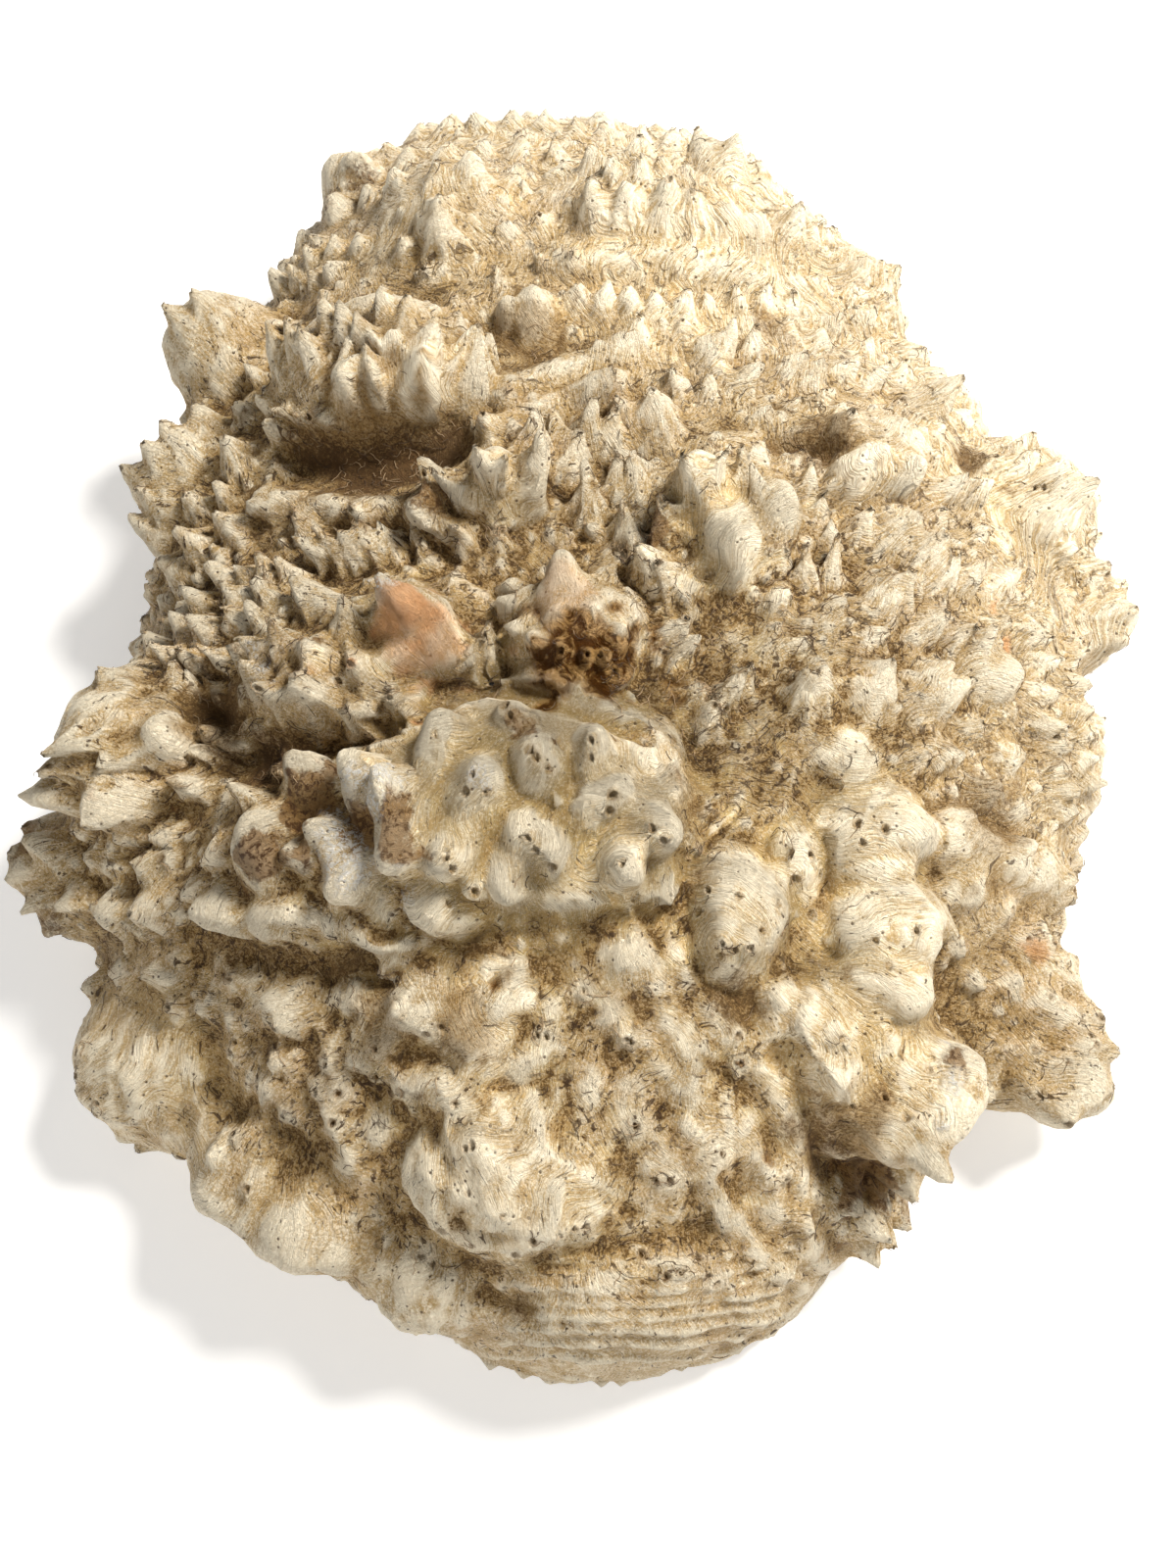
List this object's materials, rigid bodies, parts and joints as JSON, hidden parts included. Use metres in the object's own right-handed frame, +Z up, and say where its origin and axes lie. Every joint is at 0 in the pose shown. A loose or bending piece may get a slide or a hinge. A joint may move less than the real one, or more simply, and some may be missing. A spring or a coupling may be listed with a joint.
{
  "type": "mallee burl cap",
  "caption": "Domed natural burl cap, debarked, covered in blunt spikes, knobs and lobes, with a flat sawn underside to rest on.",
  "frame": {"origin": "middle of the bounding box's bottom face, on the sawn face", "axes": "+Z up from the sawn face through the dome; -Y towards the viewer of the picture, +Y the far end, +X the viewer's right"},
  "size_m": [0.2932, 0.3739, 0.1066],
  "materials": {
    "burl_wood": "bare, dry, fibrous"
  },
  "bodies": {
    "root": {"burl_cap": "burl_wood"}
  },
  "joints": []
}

▸ **AIM**
Take the listing above and set it down exactly.

▸ **RESPONSE TO THE TASK**
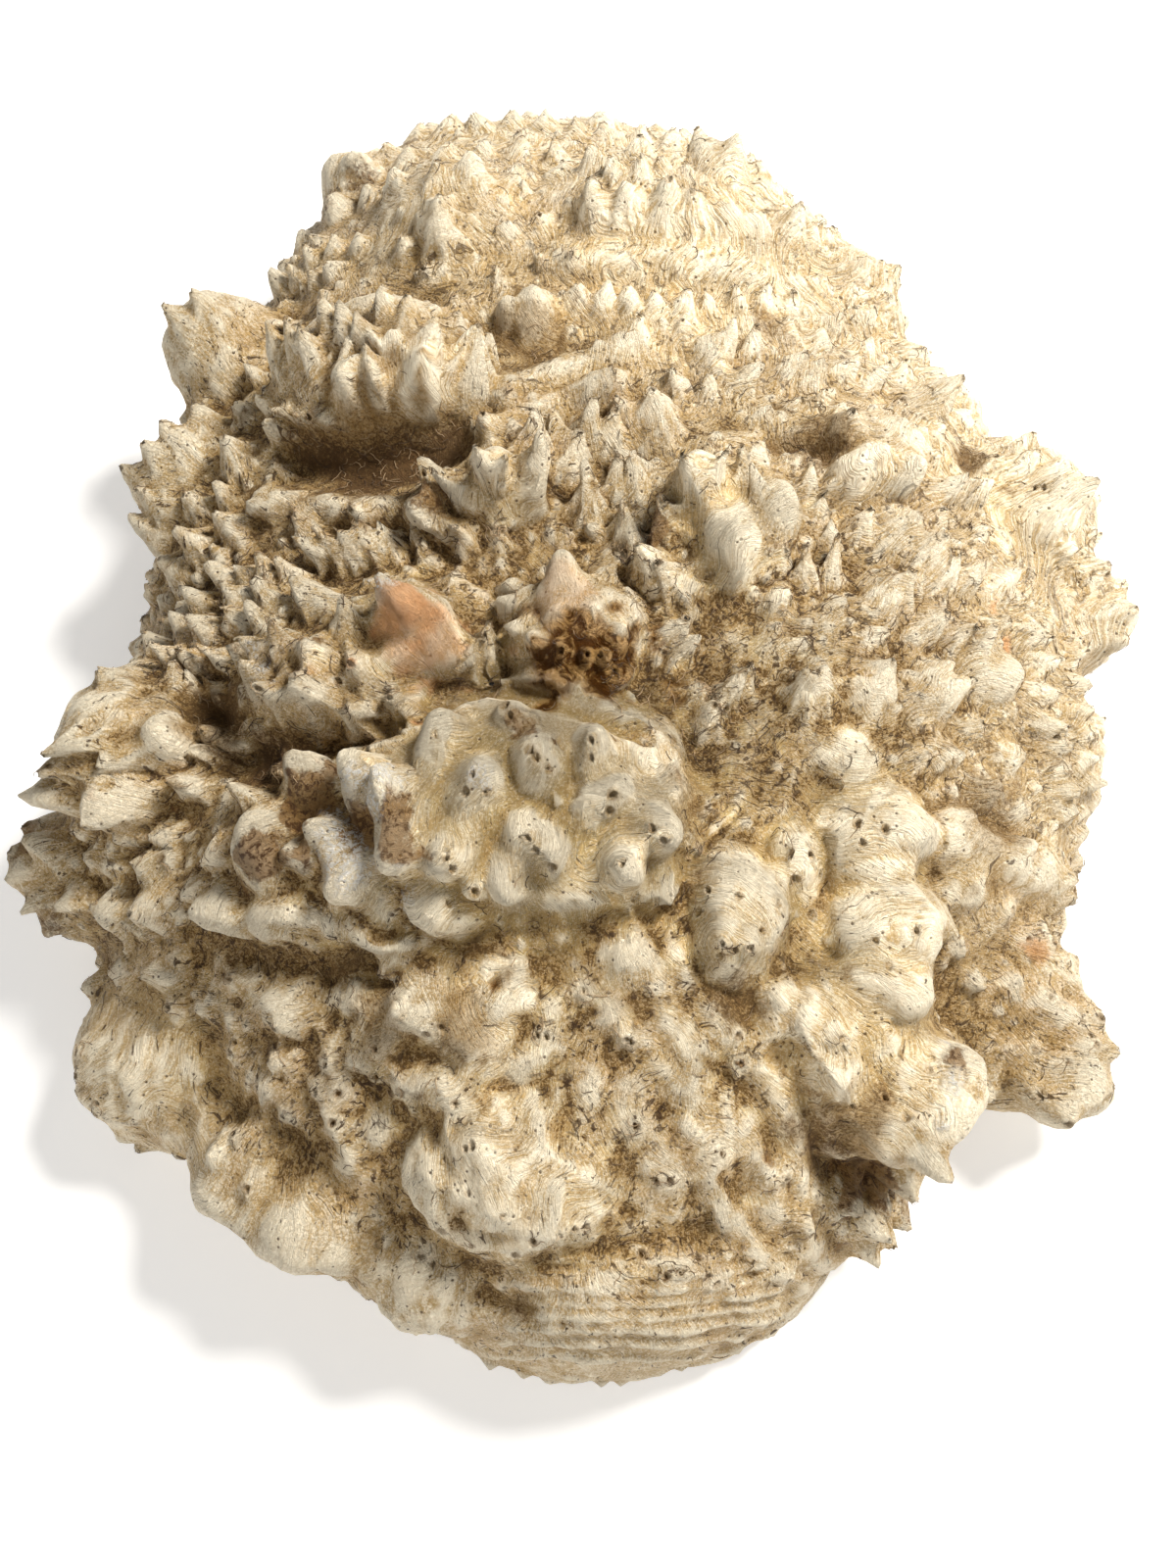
List this object's materials, rigid bodies, parts and joints as JSON, hidden parts included. Use metres in the object's own right-handed frame, +Z up, and say where its origin and axes lie. Every joint is at 0 in the pose shown. A loose or bending piece may get a slide or a hinge. A joint may move less than the real one, or more simply, and some may be missing. A spring or a coupling may be listed with a joint.
{
  "type": "mallee burl cap",
  "caption": "Domed natural burl cap, debarked, covered in blunt spikes, knobs and lobes, with a flat sawn underside to rest on.",
  "frame": {"origin": "middle of the bounding box's bottom face, on the sawn face", "axes": "+Z up from the sawn face through the dome; -Y towards the viewer of the picture, +Y the far end, +X the viewer's right"},
  "size_m": [0.2932, 0.3739, 0.1066],
  "materials": {
    "burl_wood": "bare, dry, fibrous"
  },
  "bodies": {
    "root": {"burl_cap": "burl_wood"}
  },
  "joints": []
}